Few relationships are as important to me as those with Cornell alumni. I enjoy the conversations we've had through this column and the feedback you provide, and I continue to be impressed by the superb leadership within the Division of Alumni Affairs and Development. I recently had a great conversation with Chris Marshall, our new associate vice president for alumni affairs. Here's an excerpt:
David Skorton: How do Cornell alumni compare with those of other schools in terms of alumni activity?
Chris Marshall: There are few—if any—other universities that can claim alumni as loyal as Cornell's. That loyalty translates into involvement on many levels, from simply reading the alumni magazine or the e-news, to attending events, to volunteering for the admissions network, class councils, and regional club boards, or to contributing their financial resources.
DS: For many years, Cornell has emphasized undergraduate classes and regional clubs in creating alumni programs. Are there other, better ways to connect with alumni and link them with each other?

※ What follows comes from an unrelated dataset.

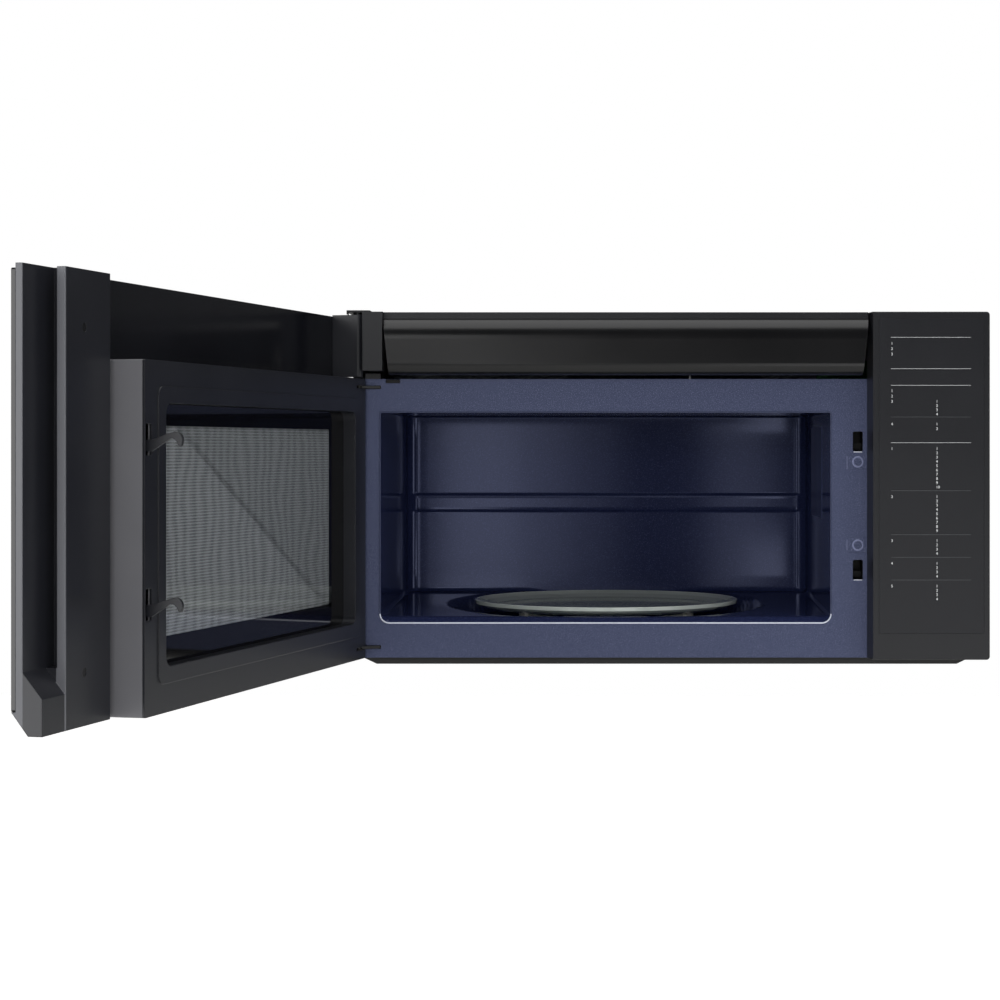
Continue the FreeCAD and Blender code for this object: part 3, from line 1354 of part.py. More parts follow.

CM: Absolutely! The concept of affinity programs is already alive and well at Cornell—Cornell Entrepreneur Network, Cornell Silicon Valley, PCCW, and Mosaic events, to name just a few. We just need to turn up the volume a bit. By "affinity" I mean any group that can connect alumni to Cornell and each other— colleges, majors, athletics, Greek life, and music are all good examples. Or it could be via professional interests—career programs are a hot trend in alumni relations, and Cornell needs to be fully in the game. We need to organize our programs and events around entities that are meaningful to our graduates. DS: More and more communication, especially among young alumni, is being done on the Internet. What can Cornell do to use technology to better serve its graduates?
CM: Frankly, we're behind in this area. Before I even started in this position I began looking at software solutions that can help us provide a true online community to our graduates: a searchable online directory; an event management tool for online registration and payment for events; a comprehensive suite of services including class notes, affinity group notes, and social networking. It will take some time to pull all this together, but look for it in early 2009.
DS: There are many alumni who are not actively involved, yet could become so with just a nudge. Based on your experience, what's the best way to do this?
CM: We do a really good job of connecting with our alumni from the Thirties, Forties, Fifties, Sixties, and most of the Seventies—but as we get to our more recent graduates, there is a visible downward shift in involvement. Our younger alumni have the biggest need for that nudge. If, for example, we send a young alumna a reunion invitation through the mail to her home address, we're missing the boat on three fronts: 1) Young alumni prefer electronic communication—Facebook, LinkedIn, text messages, instant messages, and e-mail. 2) Many of the addresses in our database are outdated. Young alumni, generally speaking, are not all that interested in keeping Cornell up to date about where they live and work. 3) Class reunions don't appeal to young alumni. The percentages speak volumes: Cornell averages around 14 percent reunion attendance—and, nationally speaking, this is a very good result— but affinity group reunions routinely attract 50 to 60 percent attendance. We need to augment and enhance our reunion program to include this affinity concept.
DS: How do you measure the success of alumni programs? CM: For a long time, alumni relations has been considered more of an art than a science. I don't buy that. I was a collegiate swimming coach for twelve years; we measured our success to the hundredth of a second, and at the end of the day we had a scoreboard that told us how we did. That same concept must be applied to alumni affairs. We're going to measure everything! There are more than 200 data points that we will measure annually, track over time, and compare to our peer institutions. We should also ask our alumni how we're doing, so every four or five years we'll conduct an attitudinal study to take their pulse. Without that feedback, we'll just be spinning our wheels. Of course, not all feedback is quantitative. Some of the best comes from just listening to alumni. I plan on getting out there, meeting them, and hearing firsthand how they feel about Cornell.